Dorel Q1 profit surges on early European spring performance of bike business

MONTREAL – Dorel Industries says its fiscal year got off to strong start as an early European spring drove a recovery in its bicycle business.

The Montreal-based maker of bicycles, car seats and ready-to-make furniture said it earned US$24.8 million or 77 cents per diluted share in the first quarter. That compared to US$22.3 million or 70 cents per share a year earlier.

The company, which reports in U.S. dollars, said revenues increased nine per cent to $647.7 million from $594.2 million in the prior year.

Dorel was expected to earn 69 cents per share on $632 million of revenues, according to analysts polled by Thomson Reuters.

“All three Dorel business segments improved during the first quarter, with the most dramatic gains in our recreational/leisure segment,” stated president and CEO Martin Schwartz.

Sales rebounded at both Cannondale Sports Group and Pacific Cycle while the global bicycle market strengthened.
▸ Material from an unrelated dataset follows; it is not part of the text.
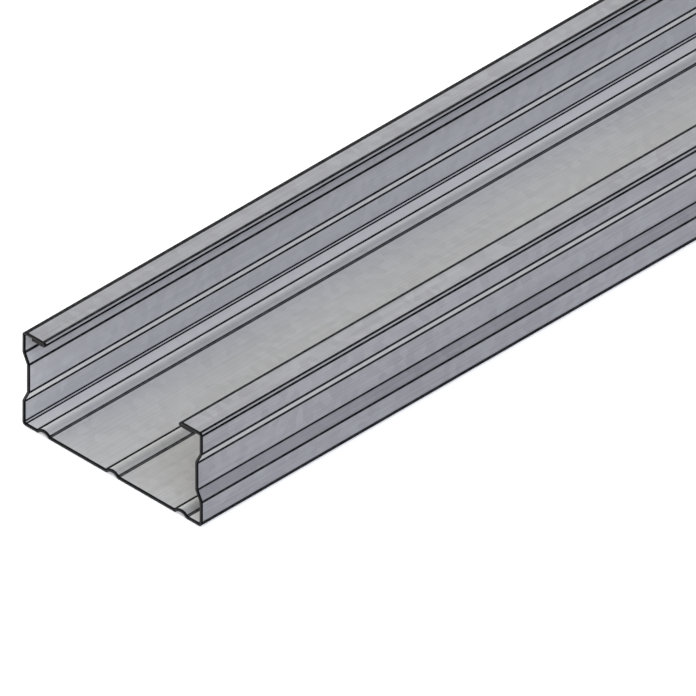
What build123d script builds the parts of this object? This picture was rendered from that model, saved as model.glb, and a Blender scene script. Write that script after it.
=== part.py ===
from build123d import *

import math
import os

# A ceiling channel: one strip of thin zinc-coated steel, roll-formed into a shallow open
# section and cut to a stock length. It lies on its web with the open side up.
# X runs across the web, Y along the length and Z up. The origin is the middle of the
# web's underside, half way along. Lengths are in millimetres.

# The strip and the outside of the section
channel_length = 3000.0
web_width = 60.0  # over the outsides of the two side walls
side_height = 27.0  # from the web's underside to the top of the lips
gauge = 0.6  # thickness of the strip
corner_inner_radius = 0.3  # inside the four bends of 90 degrees

# Three ribs pressed up along the web: one in the middle and one beside each wall
side_rib_inset = 7.0  # from the outside of a wall to the middle of its rib
rib_width = 4.4  # from where one foot leaves the web to where the other meets it
rib_height = 0.9
rib_foot_inner_radius = 0.35

# The side walls, each with a wide groove pressed in. The floor of the groove is upright
# and takes the height that the other stretches leave.
wall_foot_height = 7.0  # from the web's underside up to the lowest crease
wall_head_height = 6.0  # from the top of the lip down to the highest crease
groove_slope_height = 3.0
groove_depth = 1.5
crease_inner_radius = 0.4

# The lips turn inwards, and their edges are folded back flat underneath
lip_width = 7.6  # from the outside of the wall to the outside of the fold
hem_clearance = 2.6  # from the strip's folded edge to the inside of the wall
hem_gap = 0.1  # between the lip and the edge folded under it

# The section is drawn as the strip's middle line, so every bend is given the radius there
half_gauge = gauge / 2
corner_radius = corner_inner_radius + half_gauge
crease_radius = crease_inner_radius + half_gauge
fold_radius = (gauge + hem_gap) / 2
web_level = half_gauge
lip_level = side_height - half_gauge
wall_line = web_width / 2 - half_gauge
groove_line = wall_line - groove_depth
side_rib_line = web_width / 2 - side_rib_inset

# A rib is a crown between two feet, three arcs that meet without a kink. These follow
# from its width and height, and the crown takes the radius that the feet leave over.
rib_steepness = 2 * math.degrees(math.atan2(2 * rib_height, rib_width))
foot_radius = rib_foot_inner_radius + half_gauge
crown_radius = rib_width / 2 / math.sin(math.radians(rib_steepness)) - foot_radius

# The creases at the edges of the groove's floor, and the one above it
groove_bottom = wall_foot_height + groove_slope_height
highest_crease = side_height - wall_head_height
groove_top = highest_crease - groove_slope_height

# Where the flat of the lip ends and its fold begins, and the flat of the folded edge
fold_reach = fold_radius + half_gauge
fold_start = web_width / 2 - lip_width + fold_reach
hem_flat = lip_width - gauge - hem_clearance - fold_reach


def rib_up(start):
    """The near foot of a rib, from the flat web up to the rib's steepest point."""
    return JernArc(start, tangent=(1, 0), radius=foot_radius, arc_size=rib_steepness)


def rib_crown(start, tangent, turn):
    """The crown of a rib, or the half of it that comes down from the top."""
    return JernArc(start, tangent, radius=crown_radius, arc_size=-turn)


def rib_down(crown):
    """The far foot, from the end of the crown back to the flat web."""
    return JernArc(crown @ 1, crown % 1, radius=foot_radius, arc_size=rib_steepness)


with BuildPart() as channel:
    with BuildSketch(Plane.XZ) as section:
        with BuildLine() as middle_line:
            # The right half of the web, from the top of the middle rib outwards
            middle_crown = rib_crown((0, web_level + rib_height), (1, 0), rib_steepness)
            middle_foot = rib_down(middle_crown)
            inner_flat = Line(middle_foot @ 1, (side_rib_line - rib_width / 2, web_level))
            near_foot = rib_up(inner_flat @ 1)
            side_crown = rib_crown(near_foot @ 1, near_foot % 1, 2 * rib_steepness)
            far_foot = rib_down(side_crown)

            # The rest of the web, the grooved wall and the lip, bent from one line
            wall_and_lip = FilletPolyline(
                far_foot @ 1,
                (wall_line, web_level),
                (wall_line, wall_foot_height),
                (groove_line, groove_bottom),
                (groove_line, groove_top),
                (wall_line, highest_crease),
                (wall_line, lip_level),
                (fold_start, lip_level),
                radius=[corner_radius, *[crease_radius] * 4, corner_radius],
            )

            # The lip's edge, folded back on itself
            fold = JernArc(wall_and_lip @ 1, (-1, 0), radius=fold_radius, arc_size=180)
            Line(fold @ 1, fold @ 1 + Vector(hem_flat, 0))

            mirror(about=Plane.YZ)
        trace(line_width=gauge)
    extrude(amount=channel_length / 2, both=True)

channel.part.label = "channel"

os.makedirs("parts", exist_ok=True)
export_step(channel.part, "parts/channel.step")

strip_width = sum(stretch.length for stretch in middle_line.edges())
print(f"strip {strip_width:.2f} mm wide before forming, section {section.sketch.area:.2f} mm2")
print(f"rib crown radius {crown_radius:.2f} mm, steepness {rib_steepness:.1f} degrees")
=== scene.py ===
# %% [markdown]
# # A ceiling channel in galvanised steel
#
# The object is a stock length of the channel that a hung plasterboard ceiling is screwed to.
# A mill dips a wide coil of thin steel in molten zinc and slits it into strips, and a line of
# rollers bends one strip into the section. So the whole object is a single sheet with bends
# along it, cut off square at both ends. It has no second part and no joint.
#
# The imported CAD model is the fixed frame. The sheet is built over it in the same place, from
# the same sizes, and then gets its finish, the light and the camera.

# %% Load the frame
import math

import bmesh
import bpy
import numpy as np
from mathutils import Matrix, Vector


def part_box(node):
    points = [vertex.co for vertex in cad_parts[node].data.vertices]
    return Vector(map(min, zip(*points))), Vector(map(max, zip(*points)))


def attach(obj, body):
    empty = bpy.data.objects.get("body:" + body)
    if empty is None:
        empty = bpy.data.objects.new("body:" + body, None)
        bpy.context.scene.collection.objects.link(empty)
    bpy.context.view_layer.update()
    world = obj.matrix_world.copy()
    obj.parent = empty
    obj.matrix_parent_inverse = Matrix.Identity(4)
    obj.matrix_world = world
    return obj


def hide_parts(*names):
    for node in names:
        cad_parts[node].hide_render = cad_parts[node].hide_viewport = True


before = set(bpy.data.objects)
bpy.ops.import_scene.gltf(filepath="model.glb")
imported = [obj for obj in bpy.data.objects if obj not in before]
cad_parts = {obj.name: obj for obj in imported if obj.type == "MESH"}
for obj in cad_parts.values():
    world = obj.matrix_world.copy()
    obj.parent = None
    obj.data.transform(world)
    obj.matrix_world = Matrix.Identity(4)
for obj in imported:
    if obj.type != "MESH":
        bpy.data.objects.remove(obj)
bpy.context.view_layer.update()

# %% [markdown]
# ## The line that the strip is bent along
#
# Seen from its end the channel is one thin strip bent 25 times. The way to draw it is by the
# strip's middle line, which isn't stretched by the bending: a chain of straight runs, with a
# radius given to each corner. The corners are few and say what the section is, so they are
# written here, and the rounding is left to Geometry Nodes.

# %% Sizes of the section, in metres
mm = 0.001
lowest, highest = (Vector(corner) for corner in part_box("channel"))
web_width, channel_length, side_height = (round(size, 6) for size in highest - lowest)
gauge = 0.6 * mm

corner_radius = 0.6 * mm  # all radii are those of the middle line
crease_radius = 0.7 * mm
fold_radius = 0.35 * mm
foot_radius = 0.65 * mm

rib_width = 4.4 * mm
rib_height = 0.9 * mm
side_rib_inset = 7 * mm
groove_depth = 1.5 * mm
crease_heights = [7 * mm, 10 * mm, 18 * mm, 21 * mm]
lip_width = 7.6 * mm
hem_clearance = 2.6 * mm

web_level = gauge / 2
lip_level = side_height - gauge / 2
wall_line = web_width / 2 - gauge / 2
groove_line = wall_line - groove_depth
side_rib_line = web_width / 2 - side_rib_inset
print(f"middle line: web at {web_level / mm:.2f}, walls at {wall_line / mm:.2f} mm")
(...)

The segment’s operating profit increased 71 per cent to $16.3 million on a recovery of demand and favourable exchange rates. Revenues grew 18.1 per cent to $240.3 million.

Profits in the juvenile segment, which makes car seats and strollers, increased 9.2 per cent to $19.6 million on $269.2 million of revenues. Dorel (TSX:DII.B) said a strong performance of juvenile products in the U.S. more than offset the negative impact of a lower Canadian dollar.

Home furnishings earned $8.1 million on $138.1 million of revenues.

Excluding the contribution from an acquisition, organic revenue grew three per cent.

After the quarter ended, Dorel acquired the popular Infanti brand in Brazil, which the company said will better reach the fast-growing middle-class consumer. Dorel already owns the brand of products including car seats, strollers, cribs and accessories in Chile, Peru, Bolivia, Argentina, Colombia and most Central American and Caribbean countries.

Schwartz said he expects the bike segment’s recovery will continue in Europe and North America in higher price bicycles and those sold by mass retailers.

“In the second half we are also going to see the full benefit of our Caloi acquisition, so we remain confident about our return to much higher levels of profitability,” he added.

The company manufactures a number of children’s products under the Safety 1st, Quinny, Cosco, Maxi-Cosi and Bebe Confort brands, while its bikes and related products include brands such as Cannondale, Schwinn, GT, Mongoose, IronHorse and Sugoi. It has annual sales of US$2.6 billion and employs 6,300 people in 24 countries.

On the Toronto Stock Exchange, Dorel shares closed up $1.48 or 3.75 per cent to C$40.93.